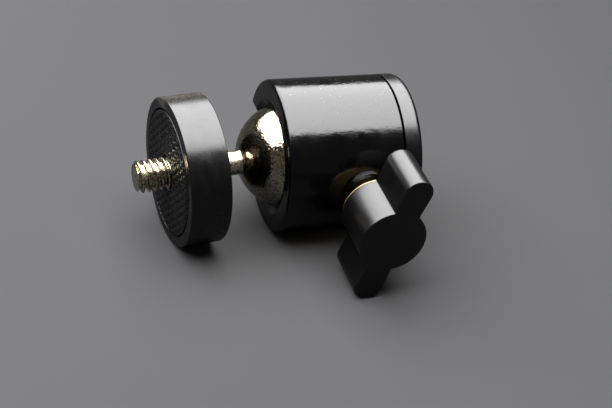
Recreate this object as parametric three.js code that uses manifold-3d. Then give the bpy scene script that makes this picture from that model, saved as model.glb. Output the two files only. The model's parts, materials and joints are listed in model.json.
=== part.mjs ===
// Mini ball head lying on its side, as it rests on a table, in millimetres with +Z up.
// The tripod end of the barrel faces +X, the camera stud faces -X and the wing knob faces -Y.
// It stands on three things: the side of the barrel, the rim of the platform disc and the tip of one wing.
import * as THREE from "three";
import { mergeVertices } from "three/addons/utils/BufferGeometryUtils.js";
import Module from "manifold-3d";

const wasm = await Module();
wasm.setup();

// Ball, stem and camera stud
const ballRadius = 10.7;
const neckRadius = 2.4;
const neckLength = 3.3;
const neckRootFillet = 0.5;
const studRadius = 3.125;
const studStickOut = 6.5;
const studTipChamfer = 0.9;

// Platform disc and the rubber pad let into its face
const discStandOff = 6.5;
const discThickness = 8;
const discRadius = 14.65;
const discEdgeChamfer = 0.3;
const discRimWidth = 2.05;
const padRecessDepth = 1.2;
const padGroove = 0.35;
const padProud = 0.35;
const padHoleRoom = 0.3;
const padEdgeChamfer = 0.25;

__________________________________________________

**JOB**
Print the material verbatim, all of it.

**EXERCISE RESPONSE**
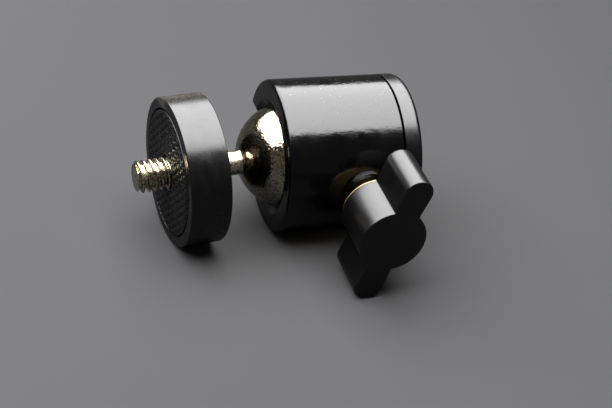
Recreate this object as parametric three.js code that uses manifold-3d. Then give the bpy scene script that makes this picture from that model, saved as model.glb. Output the two files only. The model's parts, materials and joints are listed in model.json.
=== part.mjs ===
// Mini ball head lying on its side, as it rests on a table, in millimetres with +Z up.
// The tripod end of the barrel faces +X, the camera stud faces -X and the wing knob faces -Y.
// It stands on three things: the side of the barrel, the rim of the platform disc and the tip of one wing.
import * as THREE from "three";
import { mergeVertices } from "three/addons/utils/BufferGeometryUtils.js";
import Module from "manifold-3d";

const wasm = await Module();
wasm.setup();

// Ball, stem and camera stud
const ballRadius = 10.7;
const neckRadius = 2.4;
const neckLength = 3.3;
const neckRootFillet = 0.5;
const studRadius = 3.125;
const studStickOut = 6.5;
const studTipChamfer = 0.9;

// Platform disc and the rubber pad let into its face
const discStandOff = 6.5;
const discThickness = 8;
const discRadius = 14.65;
const discEdgeChamfer = 0.3;
const discRimWidth = 2.05;
const padRecessDepth = 1.2;
const padGroove = 0.35;
const padProud = 0.35;
const padHoleRoom = 0.3;
const padEdgeChamfer = 0.25;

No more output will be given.